We also offer family outings to museums, local farms and apple orchards, parades, concerts, and festivals for our residents to enjoy and to enhance family bonding and begin the building of family traditions.
As young families move on from My Father's House, we invite them to participate in our Transition and Care visitation program, which assists them in their new homes with maintaining or locating services while providing support and care during their time of transition.
Life Saver Ministries is a non-denominational, faith-based organization that operates a residential parenting program, called My Father's House, for homeless pregnant and parenting young women between the ages of 13 and 21 and their children. We welcome young women regardless of their religious beliefs.
Our parenting and life-skills education program has two main priorities. Our first priority is to provide our clients with a safe, healthy, and stable living environment. Our second, and equally important, priority is to equip these young women with the tools they will need to care for themselves and their children, to become self-sufficient, and to not become homeless again.
Q: How far along in my pregnancy do I need to be before I can come to My Father's House?
A: You can come at any time in your pregnancy or after your child is born.
Q: Do I have to leave My Father's House when my baby is born?
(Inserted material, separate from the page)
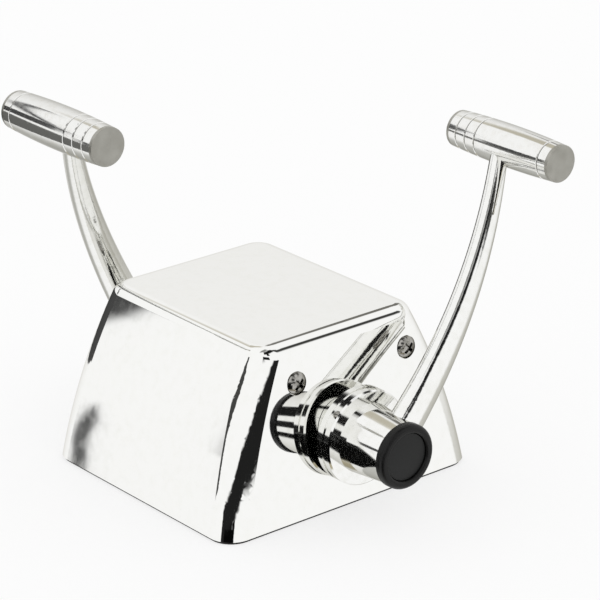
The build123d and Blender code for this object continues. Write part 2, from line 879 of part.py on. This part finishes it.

A: No. We want to help you learn how to care for your baby.
Q: I already have a child. Can I bring my child with me?
A: Yes, My Father's House is for parenting as well as pregnant girls.
Q: How long can I stay?
A: Your length of stay will depend on a number of factors: your age, where you are in school, how much family support you have, and what you need to accomplish to reach your goals.
Q: If I come to My Father's House, do I have to place my baby for adoption?
A: No. Adoption is a very personal and difficult decision. We will support you whether you decide to parent your child or release him or her for adoption.
Q: If I decide to release my baby for adoption, will you help me find a couple?
A: In order to avoid any conflict of interest, we do not help girls find couples. We will explain the options you have and assist you in finding an adoption agency you are comfortable with.
Q: How old are the girls who stay in the home?
A: We accept girls who are between 13 and 21, but most are between 16 and 20.
Q: How many girls can stay at My Father's House?
A: We have 8 bedrooms, so we can have up to 8 moms at a time.
Q: Do I have to live near My Father's House to come there?
A: No. Although most of our residents come from the local area, we accept girls from anywhere.
Q: How long has My Father's House been around?
A: Our organization started in 1990, with girls living with volunteer families. We opened My Father's House in 1997.
Q: Can I be forced to come to My Father's House?
A: My Father's House is a voluntary program. The decision is yours.
Q: Do I need a referral from an agency to apply to My Father's House?
A: No. We are not government funded. No agency referrals are needed.
Young women between the ages of 13 and 21 are welcome at My Father's House regardless of race, religion, or national origin.
You must be:
1. Between the ages of 13 and 21
2. Pregnant or parenting
4. Willing to fully participate in our parenting and life-skills education program
As a potential resident of My Father's House, you will attend a series of three interviews. During this time you will have the opportunity to meet staff, review rules and procedures, acquaint yourself with the house and other residents, and decide whether moving into My Father's House is the best option for you and your child.
After completing these three interviews you will stay at MFH for a ten day orientation, where you will be able to decide whether you want to commit to being part of our parenting program.
If you want to know more, please call us at 978 251-8191 and request an interview.
I've never felt like I have people who genuinely love me and care about me and what happens to me. Now, I have people who didn't even know me, who took me under their wing and watch out for me, help me when I am in trouble and really, honestly, truly care about me and my unborn child.
For once, I don't have to wake up to a house filled with arguing, yelling, and tension. I love the atmosphere at My Father's House. It really does feel like home. I've already gotten a lot closer to my son, and I no longer feel my life is going downhill. Without My Father's House, I don't know where I'd be right now.
The people at My Father's House care about me. It didn't matter to them what my situation was when I came to them for help. They welcomed me and took care of me. My baby was born and is growing up in a safe and loving place. I am so happy and so grateful. They also showed me how good God is. I am glad that I got to know Him.
Being close to other moms really helps me understand that we are all alike. We all have the same issues and support one another. We learn parenting skills to help us be the best moms we can be.
Before I came here I knew that I was going to be a nobody. Now that I'm here, I've changed. The people here showed me that someone does love me and that I can be somebody.
My Father's House is the best place I've ever lived. I'm safe and warm and have a roof over my head. I love being surrounded by those I love and love me back.
My Father's House was the one place that didn't turn me away when I desperately needed a place to go. They didn't judge me because I was pregnant and not married. They didn't judge me because of my past and the mistakes I've made.
I'm thankful to God because, even though I don't have parents, He has given me a home and people who care about me.
It has been two years since I have lived at My Father's House, and I still get their phone calls asking how my children and I are doing and if there is anything they can do to help.
Living at My Father's House has taught me about truth and trust. Lies and distrust have always been part of my life. I have learned to control my anger and how to make goals and stick with them. The most important thing I have learned is that I can do anything I put my mind to.
I was going through a rough time in my life. I felt really depressed, really gray, and really uncomfortable moving in with a bunch of strangers; but each day they greeted me with a smile, inspired me with words of wisdom, and proved to me they cared. They showed me the light to happiness.
If I never made it here, I'm afraid to think where I would have ended up.